Editors at the Weekly Standard highlight a post-presidential predilection that afflicts just one party.

What is it about former Democratic presidents that they can’t leave the arena? They leave, then come back, then go quiet for a while, and just when you think you’ve gotten rid of them they spring back into the headlines again. Jimmy Carter set the example here. For nearly four decades the man’s been jetting around the world as though his presidency never ended—meeting with foreign leaders and dictators, offering his services as an election monitor in places where fair elections were certain not to happen, making critical and sometimes acerbic comments about his successors and their policies, insinuating himself into the Israeli-Palestinian conflict in unfailingly baleful ways, accepting international awards, and generally making a nuisance of himself. …
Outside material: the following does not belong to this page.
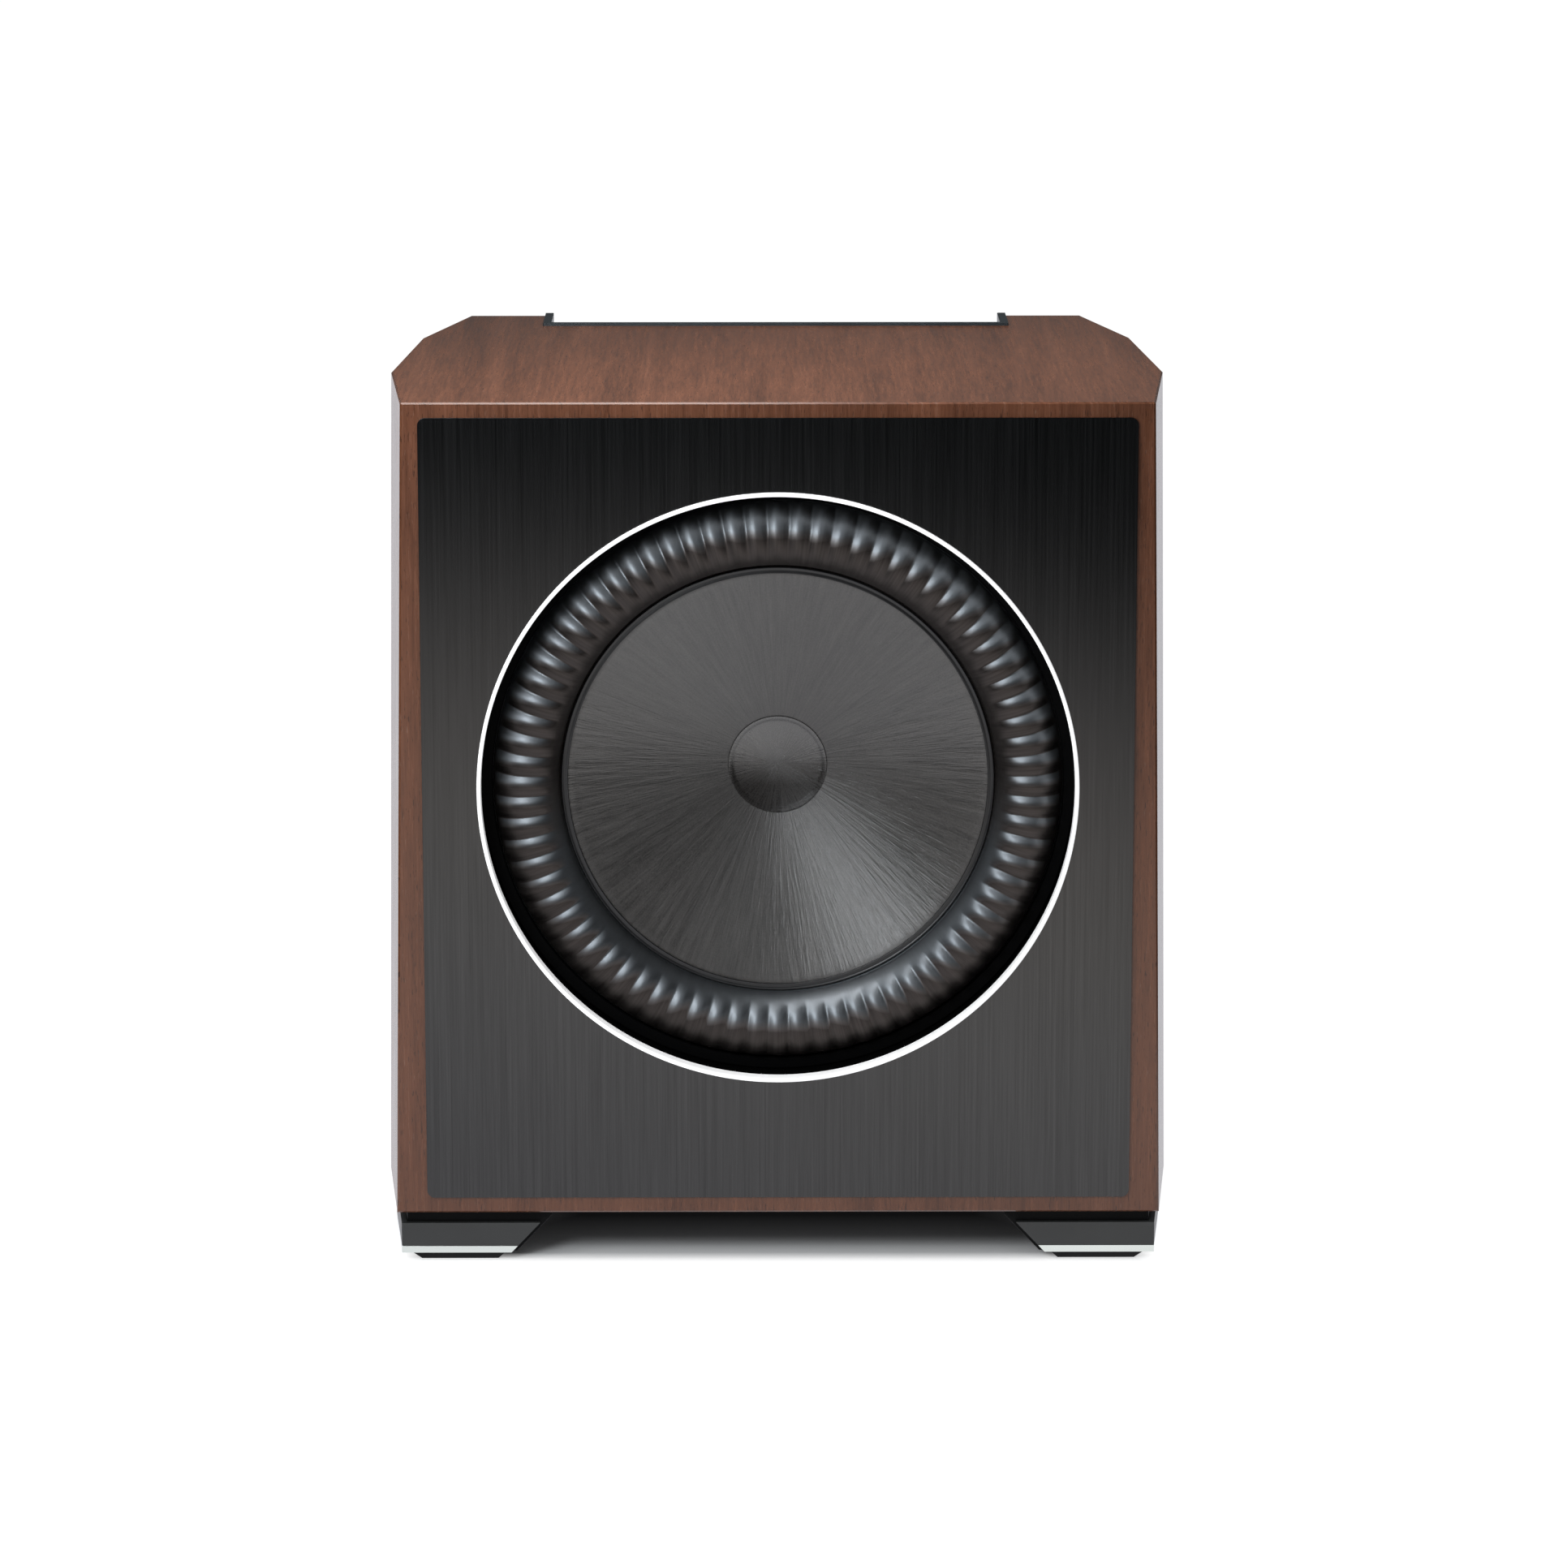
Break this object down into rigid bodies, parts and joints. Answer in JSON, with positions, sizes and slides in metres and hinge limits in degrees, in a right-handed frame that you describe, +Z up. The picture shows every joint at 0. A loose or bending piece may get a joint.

… We learned last week that Obama and his wife, Michelle, are in the final stages of negotiations with Netflix to produce one or more shows that will allow him to retain his influence on global affairs. …

… The New York Times reports that the Obamas’ media venture may not be the apolitical project we would prefer. “In one possible show idea,” the Times reports, “Mr. Obama could moderate conversations on topics that dominated his presidency—health care, voting rights, immigration, foreign policy, climate change—and that have continued to divide a polarized American electorate during President Trump’s time in office. Another program could feature Mrs. Obama on topics, like nutrition, that she championed in the White House.”

If we may be forgiven for saying so, these ideas don’t sound like ratings sensations. They sound like PBS’s Washington Week, only less exciting. The very thought of listening to Obama drone on about climate change or health care is itself a kind of soporific.

The point isn’t that we don’t want to hear Obama anymore—okay, maybe that is the point. We watched and listened to him for eight solid years, and we don’t want to think about him anymore.

Thanks, Jimmy Carter, for setting the example.